### Raw records:

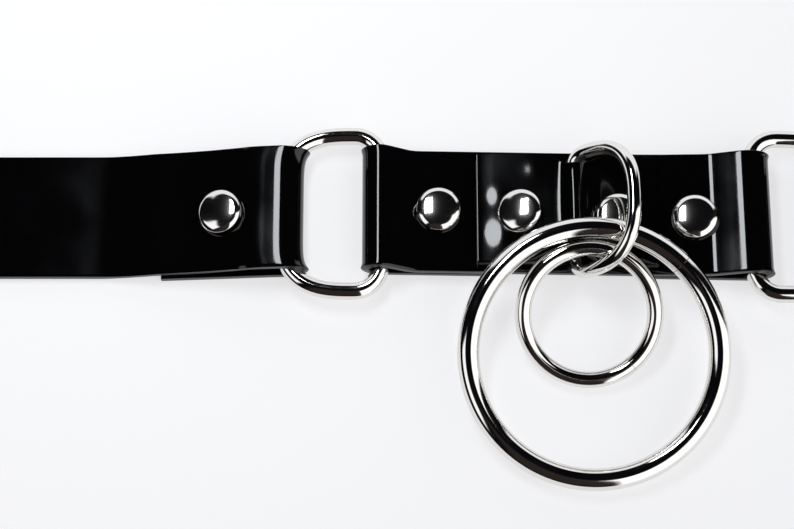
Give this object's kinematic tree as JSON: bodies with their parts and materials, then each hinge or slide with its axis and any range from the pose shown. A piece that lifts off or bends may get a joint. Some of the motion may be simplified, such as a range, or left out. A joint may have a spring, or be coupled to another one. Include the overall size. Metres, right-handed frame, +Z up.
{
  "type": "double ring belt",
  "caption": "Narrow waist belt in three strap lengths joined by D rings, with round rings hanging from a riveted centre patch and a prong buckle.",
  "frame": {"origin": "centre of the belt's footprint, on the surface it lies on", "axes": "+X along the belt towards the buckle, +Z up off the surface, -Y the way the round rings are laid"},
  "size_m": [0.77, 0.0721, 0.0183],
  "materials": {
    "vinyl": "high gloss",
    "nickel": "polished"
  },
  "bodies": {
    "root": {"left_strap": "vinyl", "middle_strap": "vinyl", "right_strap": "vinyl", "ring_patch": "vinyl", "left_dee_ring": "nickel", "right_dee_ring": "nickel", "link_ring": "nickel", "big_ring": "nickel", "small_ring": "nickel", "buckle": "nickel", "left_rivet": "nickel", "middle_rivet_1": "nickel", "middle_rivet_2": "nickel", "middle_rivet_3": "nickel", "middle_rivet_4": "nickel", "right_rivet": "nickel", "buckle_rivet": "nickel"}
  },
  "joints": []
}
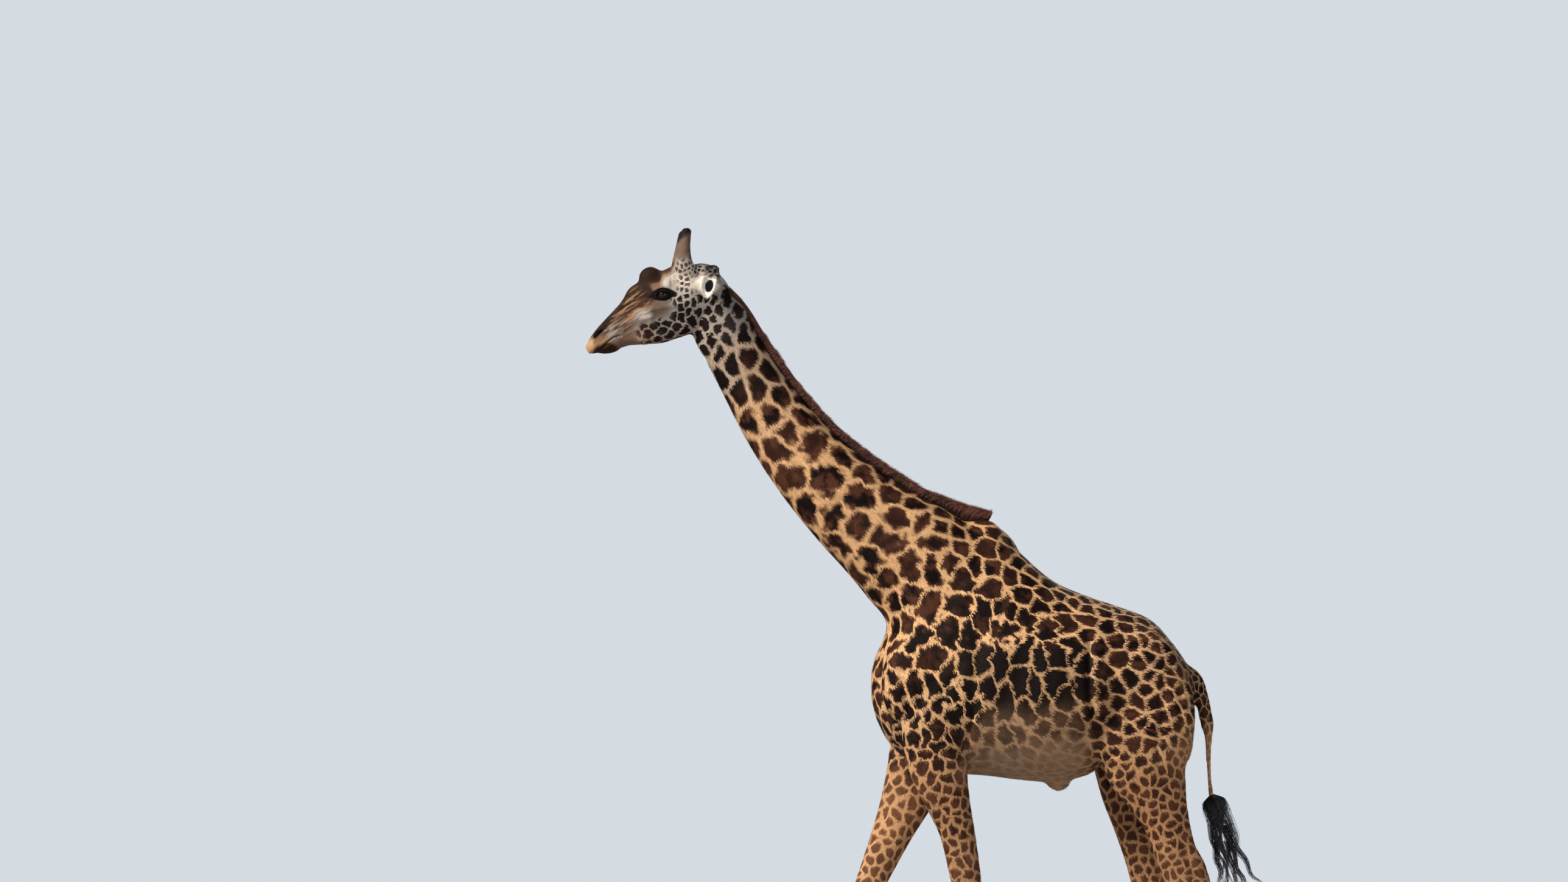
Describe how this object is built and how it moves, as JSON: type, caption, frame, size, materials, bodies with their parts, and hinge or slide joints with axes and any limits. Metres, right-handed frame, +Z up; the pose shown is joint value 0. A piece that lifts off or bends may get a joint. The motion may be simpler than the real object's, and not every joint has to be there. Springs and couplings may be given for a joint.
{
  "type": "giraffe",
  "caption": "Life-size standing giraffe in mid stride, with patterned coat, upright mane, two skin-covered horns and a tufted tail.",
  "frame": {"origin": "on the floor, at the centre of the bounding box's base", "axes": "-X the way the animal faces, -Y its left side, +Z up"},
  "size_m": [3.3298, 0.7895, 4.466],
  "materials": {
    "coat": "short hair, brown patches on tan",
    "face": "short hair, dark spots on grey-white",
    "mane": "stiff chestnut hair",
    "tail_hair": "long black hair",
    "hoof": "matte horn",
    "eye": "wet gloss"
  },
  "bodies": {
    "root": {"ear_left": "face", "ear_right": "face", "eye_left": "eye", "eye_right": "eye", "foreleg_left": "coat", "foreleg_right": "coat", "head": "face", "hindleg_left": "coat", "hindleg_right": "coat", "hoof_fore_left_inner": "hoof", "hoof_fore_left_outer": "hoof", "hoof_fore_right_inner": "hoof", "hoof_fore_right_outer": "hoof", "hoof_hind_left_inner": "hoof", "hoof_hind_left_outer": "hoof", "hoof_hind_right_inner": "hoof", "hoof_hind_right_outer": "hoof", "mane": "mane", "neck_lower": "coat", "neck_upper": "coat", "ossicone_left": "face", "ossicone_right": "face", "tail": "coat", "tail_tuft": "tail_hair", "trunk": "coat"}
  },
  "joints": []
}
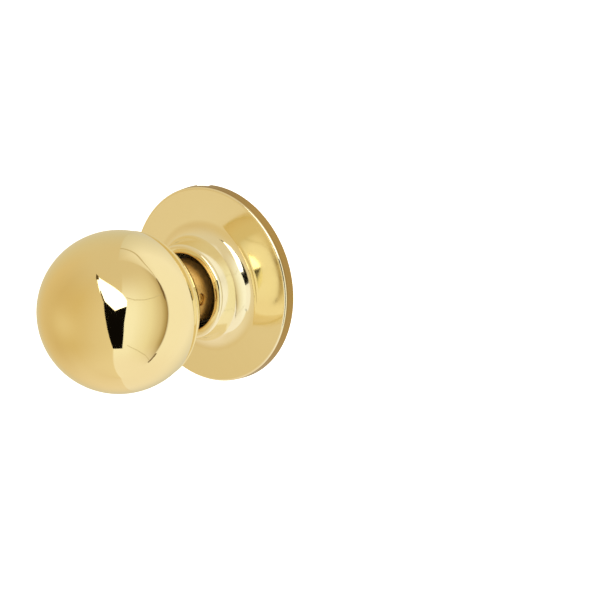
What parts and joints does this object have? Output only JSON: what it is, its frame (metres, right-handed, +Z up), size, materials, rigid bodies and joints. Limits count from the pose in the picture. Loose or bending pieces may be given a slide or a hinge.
...
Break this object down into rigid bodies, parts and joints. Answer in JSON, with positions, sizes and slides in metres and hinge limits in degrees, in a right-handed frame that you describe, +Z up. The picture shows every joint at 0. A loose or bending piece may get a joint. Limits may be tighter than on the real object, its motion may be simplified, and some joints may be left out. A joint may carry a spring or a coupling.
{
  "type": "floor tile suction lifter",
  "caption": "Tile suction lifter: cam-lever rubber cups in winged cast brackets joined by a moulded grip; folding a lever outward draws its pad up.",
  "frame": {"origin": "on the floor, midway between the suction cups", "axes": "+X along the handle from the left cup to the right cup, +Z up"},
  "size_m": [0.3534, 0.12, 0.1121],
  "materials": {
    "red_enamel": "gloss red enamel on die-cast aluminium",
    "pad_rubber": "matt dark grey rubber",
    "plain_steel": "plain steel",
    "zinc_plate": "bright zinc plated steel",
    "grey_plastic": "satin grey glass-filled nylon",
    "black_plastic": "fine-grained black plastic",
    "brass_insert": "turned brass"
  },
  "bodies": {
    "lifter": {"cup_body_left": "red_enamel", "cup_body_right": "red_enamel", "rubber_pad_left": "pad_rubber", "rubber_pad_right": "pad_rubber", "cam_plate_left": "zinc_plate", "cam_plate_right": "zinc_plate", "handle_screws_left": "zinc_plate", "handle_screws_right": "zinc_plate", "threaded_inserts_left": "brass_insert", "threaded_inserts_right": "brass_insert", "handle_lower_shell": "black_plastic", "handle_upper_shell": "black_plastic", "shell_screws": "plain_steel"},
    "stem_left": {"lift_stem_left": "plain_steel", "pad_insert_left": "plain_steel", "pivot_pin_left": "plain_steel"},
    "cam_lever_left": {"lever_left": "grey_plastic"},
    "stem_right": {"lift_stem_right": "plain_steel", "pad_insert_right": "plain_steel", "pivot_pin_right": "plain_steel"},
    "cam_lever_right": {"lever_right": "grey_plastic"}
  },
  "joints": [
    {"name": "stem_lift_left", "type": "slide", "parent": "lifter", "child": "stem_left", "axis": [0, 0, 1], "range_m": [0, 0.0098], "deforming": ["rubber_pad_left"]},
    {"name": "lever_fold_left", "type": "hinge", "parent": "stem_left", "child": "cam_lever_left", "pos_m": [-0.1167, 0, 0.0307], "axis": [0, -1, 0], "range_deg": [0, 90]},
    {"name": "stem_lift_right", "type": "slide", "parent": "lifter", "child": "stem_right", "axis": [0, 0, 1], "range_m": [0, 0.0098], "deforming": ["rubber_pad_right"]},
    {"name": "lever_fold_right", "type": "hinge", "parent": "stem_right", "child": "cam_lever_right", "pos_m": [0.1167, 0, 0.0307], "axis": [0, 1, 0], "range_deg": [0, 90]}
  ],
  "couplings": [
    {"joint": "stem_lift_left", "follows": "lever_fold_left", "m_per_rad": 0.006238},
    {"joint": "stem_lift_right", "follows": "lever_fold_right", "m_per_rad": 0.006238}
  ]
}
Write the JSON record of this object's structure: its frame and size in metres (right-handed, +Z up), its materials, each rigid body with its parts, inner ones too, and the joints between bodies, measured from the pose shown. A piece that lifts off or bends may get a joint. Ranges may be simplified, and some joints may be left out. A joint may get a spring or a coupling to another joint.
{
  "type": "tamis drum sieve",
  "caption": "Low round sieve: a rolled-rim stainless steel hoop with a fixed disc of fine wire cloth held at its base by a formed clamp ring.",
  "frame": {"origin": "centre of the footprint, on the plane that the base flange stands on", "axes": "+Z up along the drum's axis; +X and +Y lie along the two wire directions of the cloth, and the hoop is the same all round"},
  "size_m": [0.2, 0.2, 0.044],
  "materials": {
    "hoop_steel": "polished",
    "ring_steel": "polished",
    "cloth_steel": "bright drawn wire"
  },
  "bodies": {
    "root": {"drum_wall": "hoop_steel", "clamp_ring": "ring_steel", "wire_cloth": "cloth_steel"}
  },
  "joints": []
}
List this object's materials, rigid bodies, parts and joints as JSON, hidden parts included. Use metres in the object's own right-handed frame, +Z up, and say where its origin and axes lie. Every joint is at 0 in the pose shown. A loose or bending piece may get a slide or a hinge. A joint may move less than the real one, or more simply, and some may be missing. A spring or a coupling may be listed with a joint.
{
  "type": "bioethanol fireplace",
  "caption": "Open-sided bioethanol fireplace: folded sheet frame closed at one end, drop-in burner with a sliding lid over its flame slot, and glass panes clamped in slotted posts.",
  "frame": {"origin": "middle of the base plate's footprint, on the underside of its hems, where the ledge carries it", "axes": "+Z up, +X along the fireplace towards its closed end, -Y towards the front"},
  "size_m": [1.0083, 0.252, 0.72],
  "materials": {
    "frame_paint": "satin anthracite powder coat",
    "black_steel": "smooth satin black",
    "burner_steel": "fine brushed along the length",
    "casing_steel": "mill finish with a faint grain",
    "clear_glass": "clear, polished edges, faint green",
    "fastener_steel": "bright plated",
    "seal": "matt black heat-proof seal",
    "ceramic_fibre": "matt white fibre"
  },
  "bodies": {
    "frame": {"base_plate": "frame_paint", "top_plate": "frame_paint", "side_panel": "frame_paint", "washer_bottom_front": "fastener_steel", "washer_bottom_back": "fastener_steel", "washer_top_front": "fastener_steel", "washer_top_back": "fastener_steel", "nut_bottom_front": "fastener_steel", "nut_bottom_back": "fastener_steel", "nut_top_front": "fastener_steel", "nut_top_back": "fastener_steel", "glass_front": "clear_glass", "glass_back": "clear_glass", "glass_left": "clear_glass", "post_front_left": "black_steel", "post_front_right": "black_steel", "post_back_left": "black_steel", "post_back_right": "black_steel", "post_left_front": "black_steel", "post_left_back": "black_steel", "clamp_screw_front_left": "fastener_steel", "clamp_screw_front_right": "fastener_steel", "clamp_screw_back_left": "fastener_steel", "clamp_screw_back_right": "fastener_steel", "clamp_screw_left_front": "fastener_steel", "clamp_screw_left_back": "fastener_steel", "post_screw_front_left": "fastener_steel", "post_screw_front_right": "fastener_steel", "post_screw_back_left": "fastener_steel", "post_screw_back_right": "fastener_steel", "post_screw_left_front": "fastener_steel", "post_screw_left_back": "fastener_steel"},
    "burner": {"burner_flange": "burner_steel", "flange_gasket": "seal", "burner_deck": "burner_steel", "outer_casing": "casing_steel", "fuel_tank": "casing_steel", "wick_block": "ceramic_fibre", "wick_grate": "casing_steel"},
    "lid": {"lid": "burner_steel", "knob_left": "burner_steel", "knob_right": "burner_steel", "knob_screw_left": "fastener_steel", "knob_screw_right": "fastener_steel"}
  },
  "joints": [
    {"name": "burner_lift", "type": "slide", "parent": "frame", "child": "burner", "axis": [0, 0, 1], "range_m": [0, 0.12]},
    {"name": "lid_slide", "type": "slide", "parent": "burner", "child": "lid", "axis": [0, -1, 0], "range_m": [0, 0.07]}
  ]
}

### Exercise details:
Where a line contains "bending", copy that line.

### Response below:
What parts and joints does this object have? Output only JSON: what it is, its frame (metres, right-handed, +Z up), size, materials, rigid bodies and joints. Limits count from the pose in the picture. Loose or bending pieces may be given a slide or a hinge.
Break this object down into rigid bodies, parts and joints. Answer in JSON, with positions, sizes and slides in metres and hinge limits in degrees, in a right-handed frame that you describe, +Z up. The picture shows every joint at 0. A loose or bending piece may get a joint. Limits may be tighter than on the real object, its motion may be simplified, and some joints may be left out. A joint may carry a spring or a coupling.
List this object's materials, rigid bodies, parts and joints as JSON, hidden parts included. Use metres in the object's own right-handed frame, +Z up, and say where its origin and axes lie. Every joint is at 0 in the pose shown. A loose or bending piece may get a slide or a hinge. A joint may move less than the real one, or more simply, and some may be missing. A spring or a coupling may be listed with a joint.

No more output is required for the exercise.